== PROVIDED MATERIAL ==

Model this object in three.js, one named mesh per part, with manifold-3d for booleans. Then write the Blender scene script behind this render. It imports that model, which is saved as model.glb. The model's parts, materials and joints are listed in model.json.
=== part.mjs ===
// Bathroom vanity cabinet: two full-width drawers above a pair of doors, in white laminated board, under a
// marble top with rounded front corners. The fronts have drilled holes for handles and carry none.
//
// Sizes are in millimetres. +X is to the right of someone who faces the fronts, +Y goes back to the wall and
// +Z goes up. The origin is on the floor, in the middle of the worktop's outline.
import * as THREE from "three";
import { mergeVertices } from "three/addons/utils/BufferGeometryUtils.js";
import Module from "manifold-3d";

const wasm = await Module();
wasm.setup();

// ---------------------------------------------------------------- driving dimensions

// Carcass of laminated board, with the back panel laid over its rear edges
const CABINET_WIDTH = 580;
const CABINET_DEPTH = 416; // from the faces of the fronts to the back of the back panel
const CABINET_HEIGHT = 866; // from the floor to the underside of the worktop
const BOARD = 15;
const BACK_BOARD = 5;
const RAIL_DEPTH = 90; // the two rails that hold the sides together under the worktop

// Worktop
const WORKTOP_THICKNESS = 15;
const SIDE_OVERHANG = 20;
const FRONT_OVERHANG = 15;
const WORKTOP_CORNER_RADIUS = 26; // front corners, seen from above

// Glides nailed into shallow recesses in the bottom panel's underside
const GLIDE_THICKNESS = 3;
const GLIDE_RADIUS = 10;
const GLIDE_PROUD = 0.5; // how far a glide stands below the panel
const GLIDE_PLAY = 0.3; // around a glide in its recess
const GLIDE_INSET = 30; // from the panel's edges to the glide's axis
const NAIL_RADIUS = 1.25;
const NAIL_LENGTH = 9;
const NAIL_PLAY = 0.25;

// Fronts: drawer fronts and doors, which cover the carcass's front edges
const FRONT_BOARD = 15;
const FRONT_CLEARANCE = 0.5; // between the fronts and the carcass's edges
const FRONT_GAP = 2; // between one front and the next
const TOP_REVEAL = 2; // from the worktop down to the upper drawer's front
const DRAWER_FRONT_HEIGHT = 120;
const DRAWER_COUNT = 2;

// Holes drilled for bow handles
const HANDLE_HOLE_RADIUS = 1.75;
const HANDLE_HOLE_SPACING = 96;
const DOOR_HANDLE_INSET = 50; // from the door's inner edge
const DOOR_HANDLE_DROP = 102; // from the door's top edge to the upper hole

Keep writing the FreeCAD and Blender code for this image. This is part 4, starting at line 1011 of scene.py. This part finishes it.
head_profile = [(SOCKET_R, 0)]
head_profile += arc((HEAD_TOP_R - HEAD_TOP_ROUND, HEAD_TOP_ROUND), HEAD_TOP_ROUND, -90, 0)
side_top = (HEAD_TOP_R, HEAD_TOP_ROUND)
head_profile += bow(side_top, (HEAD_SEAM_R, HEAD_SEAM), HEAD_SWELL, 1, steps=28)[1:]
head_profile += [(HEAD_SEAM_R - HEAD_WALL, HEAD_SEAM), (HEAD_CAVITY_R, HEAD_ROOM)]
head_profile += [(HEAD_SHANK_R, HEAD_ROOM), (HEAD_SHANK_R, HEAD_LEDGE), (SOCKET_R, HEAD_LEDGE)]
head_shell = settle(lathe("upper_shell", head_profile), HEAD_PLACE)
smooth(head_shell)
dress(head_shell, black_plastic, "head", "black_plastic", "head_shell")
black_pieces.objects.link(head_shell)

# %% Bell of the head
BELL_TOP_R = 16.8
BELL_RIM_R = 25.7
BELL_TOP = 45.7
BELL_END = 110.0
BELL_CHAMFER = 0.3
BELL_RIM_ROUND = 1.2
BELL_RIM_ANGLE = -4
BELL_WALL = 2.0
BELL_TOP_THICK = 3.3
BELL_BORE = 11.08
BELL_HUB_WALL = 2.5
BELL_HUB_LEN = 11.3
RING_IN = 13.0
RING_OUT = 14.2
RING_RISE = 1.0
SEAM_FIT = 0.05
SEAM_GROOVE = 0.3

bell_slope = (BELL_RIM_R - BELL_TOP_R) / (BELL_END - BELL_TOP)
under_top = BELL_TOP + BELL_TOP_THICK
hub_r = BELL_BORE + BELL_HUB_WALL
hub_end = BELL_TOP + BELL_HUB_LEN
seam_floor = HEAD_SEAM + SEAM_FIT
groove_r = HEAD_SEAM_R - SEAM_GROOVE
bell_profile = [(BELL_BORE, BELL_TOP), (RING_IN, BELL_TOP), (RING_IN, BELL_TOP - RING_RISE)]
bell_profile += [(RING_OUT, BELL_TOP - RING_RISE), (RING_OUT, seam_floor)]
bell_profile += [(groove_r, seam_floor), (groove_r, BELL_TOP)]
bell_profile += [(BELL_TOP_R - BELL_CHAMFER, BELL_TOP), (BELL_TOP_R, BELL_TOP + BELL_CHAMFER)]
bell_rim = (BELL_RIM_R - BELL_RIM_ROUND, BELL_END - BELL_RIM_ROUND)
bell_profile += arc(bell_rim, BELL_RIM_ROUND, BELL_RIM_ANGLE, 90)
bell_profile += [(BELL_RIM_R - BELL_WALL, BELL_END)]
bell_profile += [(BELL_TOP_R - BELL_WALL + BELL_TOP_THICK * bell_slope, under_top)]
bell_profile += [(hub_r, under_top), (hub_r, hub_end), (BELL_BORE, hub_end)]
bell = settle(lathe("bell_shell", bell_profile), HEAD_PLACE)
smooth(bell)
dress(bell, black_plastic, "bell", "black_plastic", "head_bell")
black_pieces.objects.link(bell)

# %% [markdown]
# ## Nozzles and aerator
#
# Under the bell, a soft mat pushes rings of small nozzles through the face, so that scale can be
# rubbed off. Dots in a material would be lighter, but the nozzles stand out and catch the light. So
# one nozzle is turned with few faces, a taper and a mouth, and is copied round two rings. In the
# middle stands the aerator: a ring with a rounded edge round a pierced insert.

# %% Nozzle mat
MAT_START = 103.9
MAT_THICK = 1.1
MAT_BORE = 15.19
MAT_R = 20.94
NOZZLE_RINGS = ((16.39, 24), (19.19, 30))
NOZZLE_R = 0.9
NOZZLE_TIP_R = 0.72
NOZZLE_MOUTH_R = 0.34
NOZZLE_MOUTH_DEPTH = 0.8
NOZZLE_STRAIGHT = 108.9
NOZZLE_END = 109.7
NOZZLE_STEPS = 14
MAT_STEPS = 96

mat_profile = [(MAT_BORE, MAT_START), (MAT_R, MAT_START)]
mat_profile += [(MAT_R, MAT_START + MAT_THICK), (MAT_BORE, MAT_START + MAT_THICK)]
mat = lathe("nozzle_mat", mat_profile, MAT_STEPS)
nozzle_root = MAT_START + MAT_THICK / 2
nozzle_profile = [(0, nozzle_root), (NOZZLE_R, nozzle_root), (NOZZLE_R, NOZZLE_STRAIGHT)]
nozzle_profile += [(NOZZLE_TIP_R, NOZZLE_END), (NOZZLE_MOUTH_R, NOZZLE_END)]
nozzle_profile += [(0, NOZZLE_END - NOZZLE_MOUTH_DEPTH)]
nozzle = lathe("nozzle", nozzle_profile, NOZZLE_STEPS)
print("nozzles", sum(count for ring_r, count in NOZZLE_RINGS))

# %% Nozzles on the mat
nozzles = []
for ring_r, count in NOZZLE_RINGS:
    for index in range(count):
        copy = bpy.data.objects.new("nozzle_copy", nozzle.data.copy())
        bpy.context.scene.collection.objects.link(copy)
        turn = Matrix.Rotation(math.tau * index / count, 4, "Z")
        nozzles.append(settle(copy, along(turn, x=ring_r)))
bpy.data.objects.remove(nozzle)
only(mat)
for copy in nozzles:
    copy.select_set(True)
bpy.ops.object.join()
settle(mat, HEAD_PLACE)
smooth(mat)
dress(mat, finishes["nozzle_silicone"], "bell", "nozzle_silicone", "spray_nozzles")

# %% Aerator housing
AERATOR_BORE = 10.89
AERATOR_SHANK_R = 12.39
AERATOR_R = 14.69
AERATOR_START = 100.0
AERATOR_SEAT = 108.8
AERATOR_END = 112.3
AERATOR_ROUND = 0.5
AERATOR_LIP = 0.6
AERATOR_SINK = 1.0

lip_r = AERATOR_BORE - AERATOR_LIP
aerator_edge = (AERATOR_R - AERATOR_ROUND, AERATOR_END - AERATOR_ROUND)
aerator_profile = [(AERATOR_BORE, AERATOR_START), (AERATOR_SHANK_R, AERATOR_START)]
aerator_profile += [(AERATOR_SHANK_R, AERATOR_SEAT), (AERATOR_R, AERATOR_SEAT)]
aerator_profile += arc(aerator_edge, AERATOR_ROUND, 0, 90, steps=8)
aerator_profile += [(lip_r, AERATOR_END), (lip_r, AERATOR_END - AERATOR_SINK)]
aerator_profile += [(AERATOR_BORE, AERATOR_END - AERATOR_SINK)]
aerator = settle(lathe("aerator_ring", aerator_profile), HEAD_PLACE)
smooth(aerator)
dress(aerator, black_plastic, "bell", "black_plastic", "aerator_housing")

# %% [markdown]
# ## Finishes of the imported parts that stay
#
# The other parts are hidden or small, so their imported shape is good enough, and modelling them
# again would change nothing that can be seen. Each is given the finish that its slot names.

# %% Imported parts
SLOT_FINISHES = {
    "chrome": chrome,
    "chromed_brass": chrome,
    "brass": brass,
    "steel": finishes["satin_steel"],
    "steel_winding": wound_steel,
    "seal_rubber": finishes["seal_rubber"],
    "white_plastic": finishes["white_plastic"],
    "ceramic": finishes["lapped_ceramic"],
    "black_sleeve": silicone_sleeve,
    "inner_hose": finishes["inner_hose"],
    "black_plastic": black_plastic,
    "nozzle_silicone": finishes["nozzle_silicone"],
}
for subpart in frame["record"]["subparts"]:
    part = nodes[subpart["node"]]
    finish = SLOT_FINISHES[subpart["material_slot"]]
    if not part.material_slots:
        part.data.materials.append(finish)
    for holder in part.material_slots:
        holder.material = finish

== GOAL OF THE EXERCISE ==
Repeat these lines exactly and nothing more: the one containing "# ## Finishes of the imported parts that stay", the one containing "# again would", and all the lines between.

== TASK RESPONSE ==
# ## Finishes of the imported parts that stay
#
# The other parts are hidden or small, so their imported shape is good enough, and modelling them
# again would change nothing that can be seen. Each is given the finish that its slot names.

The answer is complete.